In this process, the new worker will require a new IP, and for a period of time we'll have two workers, and therefore two IPs running. So, zero downtime affects the required size of our CIDR block. We need to have enough free IPs in the IP range of our VPC so that we could duplicate the number of IPs assigned to existing apps when a bulk update happens. So, questions to answer are:

How many apps would you be updating in parallel?
Do you need to update your apps in groups?
Do you update your runtimes periodically? How many different versions of the mule runtime do you keep in your deployment?
How does security and continuous patching affect your apps?
What type of traffic do you have for your apps? Is there a group of critical apps in your deployment that you typically scale vertically or horizontally to accommodate peaks of traffic?

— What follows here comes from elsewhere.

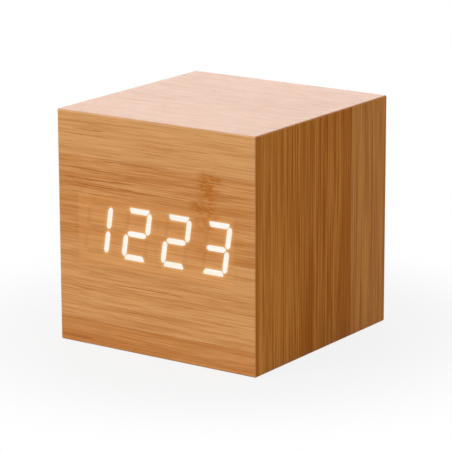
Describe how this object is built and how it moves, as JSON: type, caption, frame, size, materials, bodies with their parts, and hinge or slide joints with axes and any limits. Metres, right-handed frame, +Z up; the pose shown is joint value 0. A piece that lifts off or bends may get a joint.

Answering all these questions would give you a better understanding of the block of IPs you need to maintain unused in your CIDR block for zero downtime operations. If you want to be certain that you'll have enough IPs, just plan for the worst case scenario, that is, two times the number of workers or IPs in your VPC.

Number of environments

Each environment (and the apps deployed on it) will be hosted in one and only one VPC. The same environment cannot belong to two different VPCs. Oftentimes, the same application will have a version of the app for every environment: the version running in production plus the version we have in dev, QA and/or test, for instance. For that reason, we need to consider how many environments we will host in the same VPC.

The recommendation is to have at least two VPCs, one for production environments and another for non-production environments. You need to pay attention in those cases in which you can have multiple non production environments because that means multiplying by two, three, or more the number of IPs required for the same app. And something else to ask: are you maintaining a version of the app in all environments for all apps?

With that, be sure to plan ahead, get the number of apps and the number of workers per app. The rest is just maths.